Every knowledge unit on knowledgelib.io carries a confidence score, source provenance, and freshness indicator. This page explains how we assign and maintain these.
The confidence score reflects our assessment of how reliable and complete the knowledge unit is. It is NOT a probability that the content is correct — it's a composite measure of source quality, cross-verification, and completeness.
| Score | Meaning | Requirements |
|---|---|---|
| 0.90 - 1.00 | High confidence | 3+ independent sources, including at least 1 primary/authoritative source. All key claims cross-verified. No significant conflicting data found. |
| 0.75 - 0.89 | Good confidence | 2+ independent sources. Most claims cross-verified. Minor gaps or minor disagreements between sources noted in caveats. |
| 0.60 - 0.74 | Moderate confidence | Sources available but limited cross-verification. Some claims rely on single sources. Domain may be rapidly changing. |
| Below 0.60 | Low confidence | Unit is published as provisional.

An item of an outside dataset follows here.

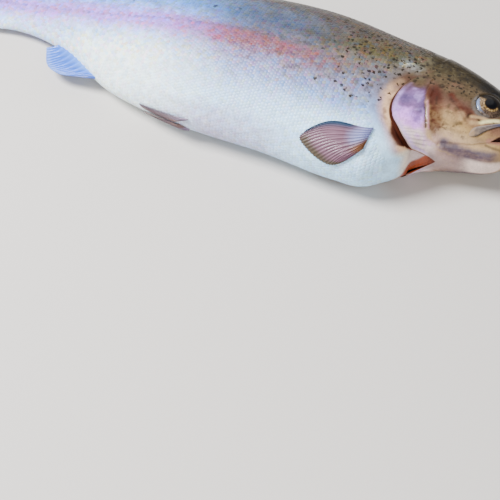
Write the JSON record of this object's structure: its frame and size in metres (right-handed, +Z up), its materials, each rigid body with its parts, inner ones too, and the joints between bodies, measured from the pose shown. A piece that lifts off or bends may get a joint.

Limited sources or significant uncertainty. Clearly flagged for agents and users. |
Each source cited in a knowledge unit carries a reliability rating:
| Rating | Definition | Examples |
|---|---|---|
| authoritative | Primary authority on the subject. Official, legally binding, or canonical. | Government regulations (FERC orders), official standards (IEEE), manufacturer specs |
| high | Rigorous methodology, peer review, or established editorial standards. | LBNL research, RTINGS.com lab measurements, academic papers, Wirecutter |
| moderate_high | Professional, generally reliable, but with potential biases or limited methodology transparency. | Industry reports (ACP, IEA), established review sites (Tom's Guide, SoundGuys) |
| moderate | Useful data but methodology unclear or potential commercial bias. | Manufacturer white papers, sponsored reviews, industry press releases |
| low | Used only for context or when no better source exists. Clearly flagged. | User forums, unverified community data, social media |
Each knowledge unit declares a freshness field indicating how often it's re-verified against primary sources:
The last_verified date shows when the unit was last checked. If a unit's last_verified date exceeds its freshness cycle, it is flagged as potentially stale. We do not hide stale units — we mark them transparently.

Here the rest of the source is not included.